Cultural differences also determine the extent to which employees prefer incentives to be fixed or variable (the former indicates a tendency towards risk aversion, the latter towards risk-taking).

However, monetary and non-monetary rewards do not have to be mutually exclusive. The same study cites that:

“[…] regardless of the effect of culture on reward management, employees from different cultural backgrounds are likely to believe both financial and non-financial rewards are important to job satisfaction.”

Job Satisfaction Exists Independently of Salary

In one meta-analysis, by T. Judge et al, involving a review of 120 years of research, findings showed that there is less than 2% overlap between pay and job satisfaction levels. Interestingly, the patterns seemed to be the same across various countries (including the US, India, Australia, the UK, and Taiwan). Results were also similar regardless of whether employees surveyed were in higher or lower rungs of their organization.

Another study by Y J Cho and J Perry found that employees who are intrinsically focused on the job itself (rather than on external rewards) are three times more engaged than those who look to extrinsic factors like money.
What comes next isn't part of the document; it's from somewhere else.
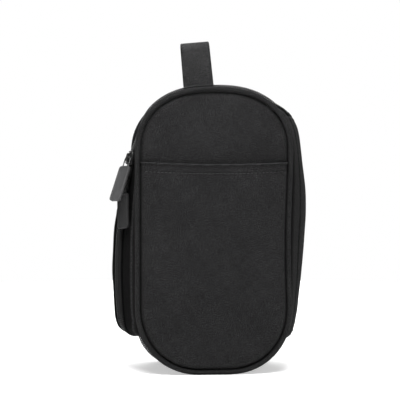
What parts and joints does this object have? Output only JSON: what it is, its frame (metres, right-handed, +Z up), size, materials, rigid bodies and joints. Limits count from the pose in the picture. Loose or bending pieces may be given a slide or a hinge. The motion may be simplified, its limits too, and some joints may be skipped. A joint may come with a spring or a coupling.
{
  "type": "hanging toiletry bag",
  "caption": "Upright soft clamshell wash bag with a piped, padded front and back, a slip pocket, a two-way coil zip with long pulls, a fabric spine hinge and a strap loop to hang it by.",
  "frame": {"origin": "on the base, under the middle of the bag", "axes": "+Z up, -Y out of the front with the slip pocket, +X towards the spine on the right"},
  "size_m": [0.1661, 0.0983, 0.2832],
  "materials": {
    "shell_fabric": "600D polyester plain weave, matt",
    "piping": "fabric-covered cord, matt",
    "lining": "fine taffeta, slight sheen",
    "foam": "soft open-cell padding",
    "zipper_tape": "knitted herringbone tape, matt",
    "zipper_coil": "nylon coil, satin",
    "slider_metal": "black enamel over zinc, satin",
    "pull_wire": "black enamel over wire, satin",
    "pull_rubber": "soft moulded tab, matt",
    "webbing": "folded self-fabric strap, matt",
    "mesh": "knitted net, matt",
    "elastic": "ribbed elastic, matt",
    "binding": "folded grosgrain tape, matt"
  },
  "bodies": {
    "back_half": {"back_panel": "shell_fabric", "back_foam": "foam", "back_lining_floor": "lining", "back_lining_wall": "lining", "back_piping": "piping", "back_gusset": "shell_fabric", "spine_back": "shell_fabric", "zipper_tape_back": "zipper_tape", "zipper_coil_back": "zipper_coil", "zip_stop_upper": "zipper_coil", "zip_stop_lower": "zipper_coil", "back_binding": "binding", "elastic_loops": "elastic"},
    "lid": {"front_panel": "shell_fabric", "front_pocket": "shell_fabric", "front_foam": "foam", "front_lining_floor": "lining", "front_lining_wall": "lining", "front_piping": "piping", "front_gusset": "shell_fabric", "spine_front": "shell_fabric", "zipper_tape_front": "zipper_tape", "zipper_coil_front": "zipper_coil", "front_binding": "binding", "lid_mesh_pocket": "mesh", "lid_mesh_binding": "elastic"},
    "slider_upper": {"slider_upper": "slider_metal"},
    "slider_lower": {"slider_lower": "slider_metal"},
    "pull_upper": {"pull_link_upper": "pull_wire", "pull_tab_upper": "pull_rubber"},
    "pull_lower": {"pull_link_lower": "pull_wire", "pull_tab_lower": "pull_rubber"},
    "hang_loop": {"hang_loop": "webbing"}
  },
  "joints": [
    {"name": "lid_open", "type": "hinge", "parent": "back_half", "child": "lid", "pos_m": [0.079, -0.0175, 0.12], "axis": [0, 0, 1], "range_deg": [0, 175]},
    {"name": "slider_upper_run", "type": "hinge", "parent": "back_half", "child": "slider_upper", "pos_m": [0.3208, -0.0175, 0.085], "axis": [0, 1, 0], "range_deg": [0, 1]},
    {"name": "slider_lower_run", "type": "hinge", "parent": "back_half", "child": "slider_lower", "pos_m": [0.3208, -0.0175, 0.085], "axis": [0, 1, 0], "range_deg": [-13.8, 0]},
    {"name": "pull_upper_swing", "type": "hinge", "parent": "slider_upper", "child": "pull_upper", "pos_m": [-0.0708, -0.0199, 0.18074], "axis": [-0.6505, 0.7593, -0.0158], "range_deg": [0, 110]},
    {"name": "pull_lower_swing", "type": "hinge", "parent": "slider_lower", "child": "pull_lower", "pos_m": [-0.07539, -0.02012, 0.15854], "axis": [-0.6766, 0.7199, -0.1548], "range_deg": [0, 110]},
    {"name": "loop_tilt", "type": "hinge", "parent": "back_half", "child": "hang_loop", "pos_m": [-0.0075, 0.0175, 0.2391], "axis": [0.9956, 0, 0.0941], "range_deg": [-60, 60], "stiffness_Nm_per_rad": 0.01}
  ],
  "couplings": [
    {"joint": "pull_lower_swing", "follows": "pull_upper_swing", "ratio": 1}
  ]
}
Intrinsic motivation is a higher indicator of good job performance than extrinsic motivation.

Harvard Business Review’s T. Chamorro-Premuzic makes another key point: not all employees are motivated by the same things; each individual has his or her own viewpoint so there really is no ‘one-size-fits-all’ solution for companies wishing to guarantee optimal employee performance.

job satisfaction

Which Non-Monetary Benefits Produce Results?

One of the most powerful non-monetary rewards companies can give employees, is recognition for a job well-done. Without a doubt, simple appreciation from a manager or boss goes a long way towards keeping motivation and satisfaction high.

As stated by researchers in a study published in the Journal of Business and Social Review:

“Recognition is important as it serves to encourage workers to be confident and to believe in themselves in order to deliver quality products and services, and to generate loyalty to the organization.”

Recognition can come in many forms. It should match the personality and desires of the employee and can consist of words of affirmation as well as presents. Managers who know that employees are into specific hobbies or interests, for instance, can show recognition via subscription boxes that cover these interests.

Personalization is vital when it comes to non-monetary gifts because it shows that managers have taken the time to know and reward employees accordingly.

Flexibility Key in the Age of Ubiquitous Connectivity

Flexibility is also key; employees who feel that they have a good personal-work life balance are also more likely to be happy in their positions. Pew Research shows that millennials are increasingly demanding flexible work schedules.

Thus, companies that offer employees the chance to work from home, work part-time, work a flexi-time schedule or work outside the typical nine-to-five schedule, are no doubt highly sought among younger generations.

The Opportunity for Continued Learning

Being able to grow and learn new skills is also key for employees. As stated by Berkeley Human Resources, career development boosts employee satisfaction by giving them opportunities for promotion and/or lateral moves within the organization.

Savvy businesses can include existing staff to train others, though courses beyond those offered by the organization may be useful in some cases. This is especially true for new developments in technology that are best taught by specialists in their respective fields.

Chancing upon the right combination of monetary and non-monetary rewards is a challenge for many businesses. Despite a generally strong desire for flexibility, continued development, and recognition, timely gifts and pay rises can also boost job satisfaction and loyalty, particularly among specific cultures and for some personalities.

The ultimate way to reward an employee is to know their strengths, weaknesses, and preferred means of expressing gratitude. Matching up rewards with personal needs is the ultimate aim for managers, but it all begins with setting clear rules and procedures about the type of behavior and work an organization deems worthy of reward.